[START]

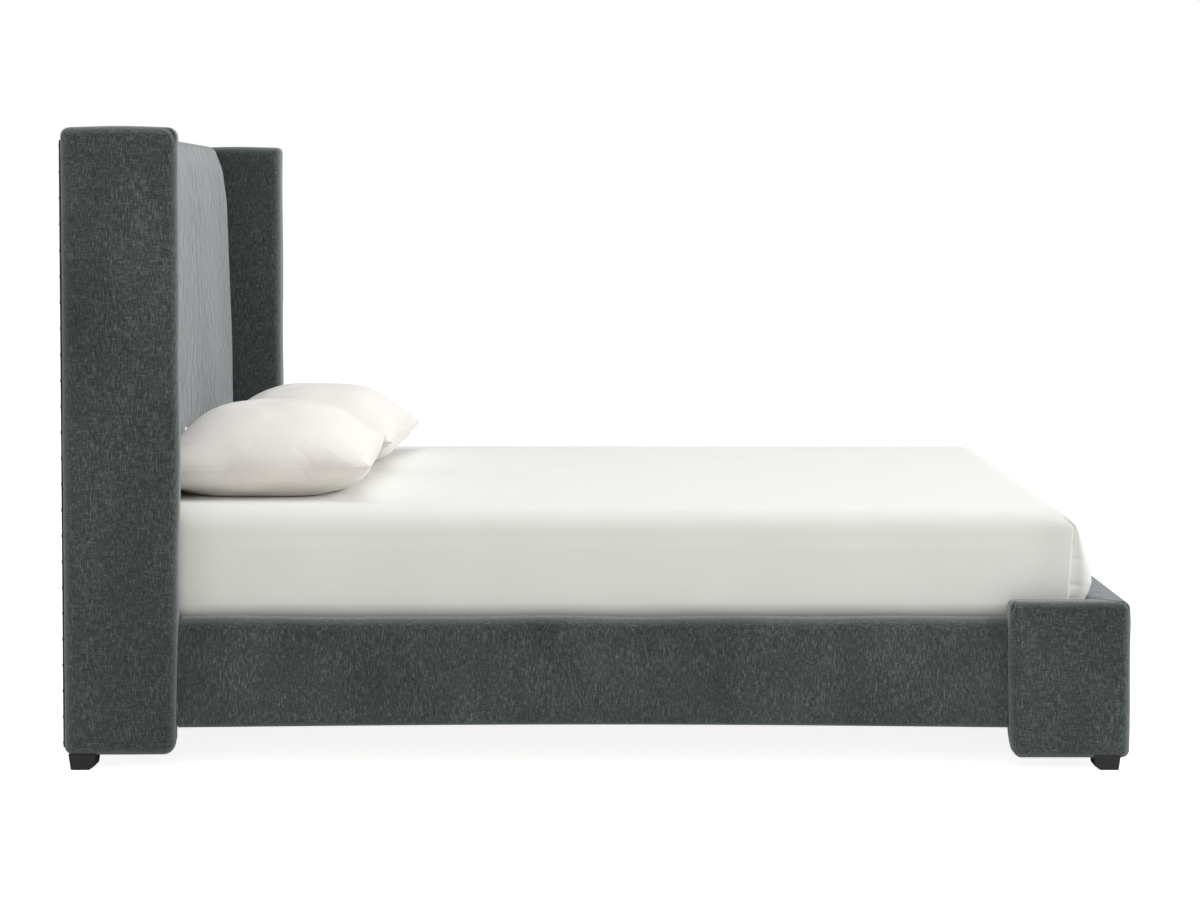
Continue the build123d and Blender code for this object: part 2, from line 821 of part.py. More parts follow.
# Centre legs and their levelling glides
glide_bore_radius = glide_stem_radius + glide_bore_clearance
glide_bore_top_z = glide_base_height + glide_stem_length + glide_travel + glide_bore_spare
leg_names = ("head", "middle", "foot")
for name, leg_x in zip(leg_names, leg_xs):
    with BuildPart() as centre_leg:
        with BuildSketch(Plane.XY.offset(leg_bottom_z)):
            with Locations((leg_x, 0)):
                Rectangle(leg_size, leg_size)
        extrude(amount=beam_bottom_z - leg_bottom_z)
        chamfer(centre_leg.faces().sort_by(Axis.Z)[0].edges(), leg_edge_chamfer)
        with BuildSketch(Plane.XY.offset(leg_bottom_z)):
            with Locations((leg_x, 0)):
                Circle(glide_bore_radius)
        extrude(amount=glide_bore_top_z - leg_bottom_z, mode=Mode.SUBTRACT)
        add(leg_stud_holes, mode=Mode.SUBTRACT)
    finish(centre_leg, f"centre_leg_{name}")

    with BuildPart() as levelling_glide:
        with BuildSketch():
            with Locations((leg_x, 0)):
                Circle(glide_base_radius)
        extrude(amount=glide_base_height)
        chamfer(levelling_glide.edges().filter_by(GeomType.CIRCLE), glide_edge_chamfer)
        with BuildSketch(Plane.XY.offset(glide_base_height)):
            with Locations((leg_x, 0)):
                Circle(glide_stem_radius)
        extrude(amount=glide_stem_length)
    finish(levelling_glide, f"levelling_glide_{name}")

# Corner feet, narrower below and cut back on the side towards the bed's middle
foot_ends = {"head": (head_foot_x, 1), "foot": (end_foot_x, -1)}
for name, (middle_x, inward) in foot_ends.items():
    with BuildPart() as corner_foot:
        with BuildSketch():
            with Locations((middle_x, -wing_middle_y)):
                RectangleRounded(foot_bottom_size, foot_bottom_size, foot_corner_radius)
        with BuildSketch(Plane.XY.offset(foot_height)):
            with Locations((middle_x, -wing_middle_y)):
                RectangleRounded(foot_top_size, foot_top_size, foot_corner_radius)
        loft()
        corner_x = middle_x + inward * foot_bottom_size / 2
        with BuildSketch(Plane.XZ.offset(inner_y)):
            with BuildLine():
                Polyline(
                    (corner_x - inward * foot_chamfer_run, 0),
                    (corner_x + inward * foot_chamfer_run, 0),
                    (corner_x + inward * foot_chamfer_run, 2 * foot_chamfer_rise),
                    close=True,
                )
            make_face()
        extrude(amount=wing_thickness, mode=Mode.SUBTRACT)
        add(foot_stud_holes, mode=Mode.SUBTRACT)
    finish(corner_foot, f"left_{name}_foot")
    with BuildPart() as far_foot:
        mirror(corner_foot.part, about=Plane.XZ)
    finish(far_foot, f"right_{name}_foot")

with BuildPart() as hanger_studs:
    add(foot_studs + leg_studs)
finish(hanger_studs, "hanger_studs")


# Mattress, crowned across its top and slightly full at its sides
def mattress_form(grow):
    """The mattress's form, grown by the thickness of what wraps it."""
    low_z = mattress_bottom_z - grow
    edge_z = mattress_top_z - mattress_crown + grow
    middle_z = (low_z + edge_z) / 2
    full_y = mattress_width / 2 + grow
    edge_y = full_y - mattress_bulge
    with BuildPart(mode=Mode.PRIVATE) as form:
        with BuildSketch(Plane.YZ.offset(mattress_head_x - grow)):
            with BuildLine():
                Line((-edge_y, low_z), (edge_y, low_z))
                ThreePointArc((edge_y, low_z), (full_y, middle_z), (edge_y, edge_z))
                ThreePointArc((edge_y, edge_z), (0, edge_z + mattress_crown), (-edge_y, edge_z))
                ThreePointArc((-edge_y, edge_z), (-full_y, middle_z), (-edge_y, low_z))
            make_face()
        extrude(amount=mattress_length + 2 * grow)
        arcs = form.edges().filter_by(GeomType.CIRCLE)
        fillet(arcs.group_by(SortBy.LENGTH)[0], mattress_corner_radius + grow)
        rims = form.edges()
        fillet(rims.filter_by(lambda rim: rim.center().Z > edge_z - mattress_crown), mattress_top_radius + grow)
        rims = form.edges()
        fillet(rims.filter_by(lambda rim: rim.center().Z < low_z + mattress_crown), mattress_bottom_radius + grow)
    return form.part


with BuildPart() as mattress:
    add(mattress_form(0))
finish(mattress, "mattress")

# The sheet wraps the top and sides and is tucked under all round
sheet_window = block(
    (mattress_head_x + sheet_tuck, mattress_foot_x - sheet_tuck),
    (-mattress_width / 2 + sheet_tuck, mattress_width / 2 - sheet_tuck),
    (slat_top_z - sheet_thickness, mattress_bottom_z + sheet_thickness),
)
with BuildPart() as mattress_sheet:
    add(mattress_form(soft_gap + sheet_thickness))
    add(mattress_form(soft_gap), mode=Mode.SUBTRACT)
    add(sheet_window, mode=Mode.SUBTRACT)
finish(mattress_sheet, "mattress_sheet")


# Pillows: a flat seat, a seam with drawn-in sides and pointed corners, and a full crown
def pillow_outline(height, size_share, draw_share, corner_share):
    """One level outline of the pillow, its four sides drawn in or full as arcs."""
    half_x = size_share * pillow_length / 2
    half_y = size_share * pillow_width / 2
    draw = draw_share * pillow_draw
    with BuildSketch(Plane.XY.offset(height), mode=Mode.PRIVATE) as outline:
        with BuildLine():
            ThreePointArc((-half_x, -half_y), (0, draw - half_y), (half_x, -half_y))
            ThreePointArc((half_x, -half_y), (half_x - draw, 0), (half_x, half_y))
            ThreePointArc((half_x, half_y), (0, half_y - draw), (-half_x, half_y))
            ThreePointArc((-half_x, half_y), (draw - half_x, 0), (-half_x, -half_y))
        make_face()
        fillet(outline.vertices(), corner_share * half_x)
    return outline.sketch


seam_z = mattress_top_z + sheet_thickness + 2 * soft_gap + pillow_drop
upper_levels = [
    pillow_outline(seam_z + height * pillow_rise, size, draw, corner)
    for height, size, draw, corner in zip(
        upper_height_shares, upper_size_shares, upper_draw_shares, upper_corner_shares
    )
]
lower_levels = [
    pillow_outline(seam_z - height * pillow_drop, size, draw, corner)
    for height, size, draw, corner in zip(
        lower_height_shares, lower_size_shares, lower_draw_shares, lower_corner_shares
    )
]
pillow_middle_x = headboard_front_x + pillow_headboard_gap + pillow_length / 2
with BuildPart() as pillow:
    loft(upper_levels)
    loft(lower_levels)
pillow_places = {
    "left_pillow": (pillow_middle_x, left_pillow_place, 0),
    "right_pillow": (pillow_middle_x + right_pillow_shift, right_pillow_place, 0),
}
for name, place in pillow_places.items():
    with BuildPart() as placed_pillow:
        add(pillow.part.moved(Location(place)))
    finish(placed_pillow, name)
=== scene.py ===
# %% [markdown]
# # A wingback bed in grey velvet
# This lesson dresses a measured bed in its upholstery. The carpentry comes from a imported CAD
# model: posts, boards, rails, slats, legs and bolts, each already at its place in metres. What
# a camera sees of a bed is mostly soft, so this script replaces the plain covers with padded,
# rounded velvet, lays a real sheet with folded corners over the mattress, and fills two pillows.

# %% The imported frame
import math

import bmesh
import bpy
import numpy as np
from mathutils import Euler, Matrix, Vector


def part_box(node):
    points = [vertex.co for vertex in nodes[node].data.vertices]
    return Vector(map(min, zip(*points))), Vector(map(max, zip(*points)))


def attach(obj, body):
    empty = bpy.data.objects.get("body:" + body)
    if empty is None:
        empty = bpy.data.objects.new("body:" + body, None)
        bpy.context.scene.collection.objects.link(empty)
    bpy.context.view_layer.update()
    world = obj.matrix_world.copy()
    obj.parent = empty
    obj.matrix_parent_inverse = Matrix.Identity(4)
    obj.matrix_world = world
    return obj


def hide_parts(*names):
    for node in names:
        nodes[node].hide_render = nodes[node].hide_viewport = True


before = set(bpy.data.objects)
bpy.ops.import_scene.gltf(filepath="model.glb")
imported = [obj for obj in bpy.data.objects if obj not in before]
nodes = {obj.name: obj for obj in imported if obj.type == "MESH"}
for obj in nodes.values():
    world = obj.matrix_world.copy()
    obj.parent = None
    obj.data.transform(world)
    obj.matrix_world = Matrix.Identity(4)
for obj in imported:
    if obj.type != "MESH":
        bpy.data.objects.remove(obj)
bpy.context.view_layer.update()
scene = bpy.context.scene

# %% [markdown]
# ## The camera
# The photograph was taken from the side, about five and a half metres away, a little above the
# headboard's middle. Lines that run away from us meet far above the picture's centre, so the
# real camera used a shifted lens. Most of that rise is made here with a shift and the rest with
# a slight tilt, which keeps the bed whole when the same camera is moved round it.

# %% Camera
PICTURE_WIDE = 1200
PICTURE_HIGH = 900
FOCAL_PIXELS = 2620
VANISHING_POINT = (625, 218)
SENSOR = 36
TILT = math.radians(2.1)
CAMERA_PLACE = (0.057, -6.276, 1.157)


def add_object(name, data):
    """A new object in the scene, at the origin."""
    thing = bpy.data.objects.new(name, data)
    scene.collection.objects.link(thing)
    return thing


camera_data = bpy.data.cameras.new("camera")
camera_data.sensor_width = SENSOR
camera_data.lens = FOCAL_PIXELS / PICTURE_WIDE * SENSOR
camera_data.shift_x = (PICTURE_WIDE / 2 - VANISHING_POINT[0]) / PICTURE_WIDE
horizon_rise = PICTURE_HIGH / 2 - VANISHING_POINT[1]
camera_data.shift_y = -(horizon_rise - FOCAL_PIXELS * math.tan(TILT)) / PICTURE_WIDE
camera = add_object("camera", camera_data)
camera.location = CAMERA_PLACE
camera.rotation_euler = Euler((math.pi / 2 - TILT, 0, 0))
scene.camera = camera
scene.view_settings.view_transform = "Standard"
print("lens", round(camera_data.lens, 1), "mm, shift", round(camera_data.shift_y, 3))

# %% [markdown]
# ## Small helpers for node trees
# Every finish below is a tree of shader nodes. Writing each node and link out in full is slow
# to read, so one helper adds a node, sets its inputs and links whatever arrives as a socket.
# Short ones on top of it stand for the nodes that come back again and again.


# %% Node helpers
def paint(red, green, blue):
    """A screen colour from 0 to 255 as the linear colour that a shader wants."""
    shares = [channel / 255 for channel in (red, green, blue)]
    return (*[s / 12.92 if s <= 0.04045 else ((s + 0.055) / 1.055) ** 2.4 for s in shares], 1.0)


def add_node(tree, kind, inputs=None, **settings):
    """Add a node, set its options, then fill or link its inputs."""
    node = tree.nodes.new(kind)
    for option, value in settings.items():
        setattr(node, option, value)
    for name, value in (inputs or {}).items():
        if isinstance(value, bpy.types.NodeSocket):
            tree.links.new(value, node.inputs[name])
        else:
            node.inputs[name].default_value = value
    return node


def math_node(tree, operation, *values, **settings):
    """The result of a calculation with numbers."""
    inputs = dict(enumerate(values))
    return add_node(tree, "ShaderNodeMath", inputs, operation=operation, **settings).outputs[0]


def vector_node(tree, operation, first, second):
    """The result of a calculation with vectors, or with a vector and its scale."""
    inputs = {0: first, "Scale" if operation == "SCALE" else 1: second}
    return add_node(tree, "ShaderNodeVectorMath", inputs, operation=operation).outputs[0]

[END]

### REQUIRED TASK
Both the line with "for name, place" and the line with "# rounded velvet, lays" belong in the extract, along with every line between them; set down those lines exactly and only.

### FULL OUTPUT
for name, place in pillow_places.items():
    with BuildPart() as placed_pillow:
        add(pillow.part.moved(Location(place)))
    finish(placed_pillow, name)
=== scene.py ===
# %% [markdown]
# # A wingback bed in grey velvet
# This lesson dresses a measured bed in its upholstery. The carpentry comes from a imported CAD
# model: posts, boards, rails, slats, legs and bolts, each already at its place in metres. What
# a camera sees of a bed is mostly soft, so this script replaces the plain covers with padded,
# rounded velvet, lays a real sheet with folded corners over the mattress, and fills two pillows.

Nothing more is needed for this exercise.